Tant’è che Red Hat sarà una business unit indipendente all’interno della team Hybrid Cloud di IBM (che oggi ha un giro un giro d’affari da 19 miliardi di dollari), manterrà il quartier generale a Raleigh, North Carolina, e Whitehurst continuerà a ricoprire il proprio ruolo. “Red Hat sarà sempre Red Hat. Quando la transazione sarà conclusa, rimarremo una unità distinta entro IBM e io risponderò direttamente a Ginni – precisa Whitehurst -. Unendo le forze con IBM avremo portata, risorse e capacità maggiori per accelerare l’impatto dell’open source come base per la trasformazione digitale e portare Red Hat a un pubblico ancora più ampio, il tutto preservando la nostra cultura unica e l’impegno costante verso l’innovazione open source“.
In una lettera ai dipendenti, Whitehurst ricorda i 25 anni di storia dell’azienda e che quando entrò nel gennaio 2008, Red Hat contava 2.200 associati con a portafoglio “solo” Red Hat Enterprise Linux e Red Hat JBoss Middleware, pur essendo la prima azienda che fatturava già 500 milioni di dollari nell’open source. Oggi conta circa 12.600 Red Hatters con un porfolio di soluzioni che vanno dall’infrastruttura di cloud ibrido, all app cloud native, con soluzioni di automation e management. “Stimiamo che il nostro mercato indirizzabile sarà di 73 miliardi di dollari entro il 2021 e in un mondo guidato dal software crediamo che l’open source sia la componente chiave. Powered by IBM, noi possiamo drammaticamente scalare e accelerare quello che abbiamo fatto fino ad oggi” conclude.

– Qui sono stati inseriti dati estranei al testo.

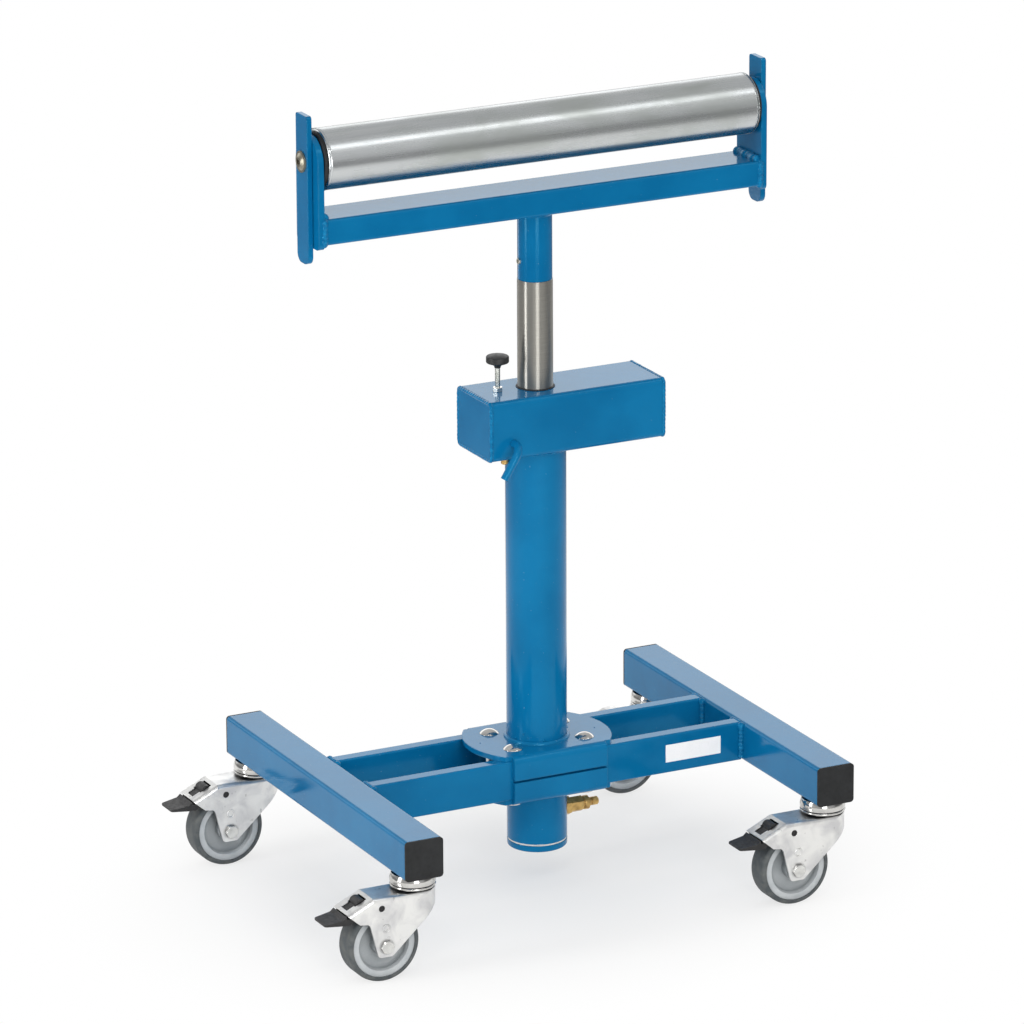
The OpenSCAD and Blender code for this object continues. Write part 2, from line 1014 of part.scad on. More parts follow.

Tra gli analisti qualcuno scettico, qualcuno positivo, ma tutti concordi nell’affermare che IBM con l’acquisizione di Red si rafforzerà nella competizione con Azure di Microsoft, Google Cloud e AWS di Amazon e potrà fare crescere il proprio fatturato cloud.
L’acquisizione, approvata dai due consigli di amministrazione, è in attesa del voto degli azionisti di Red Hat e degli organi regolatori e dovrebbe chiudersi, se tutto andrà come previsto, nella seconda metà del 2019.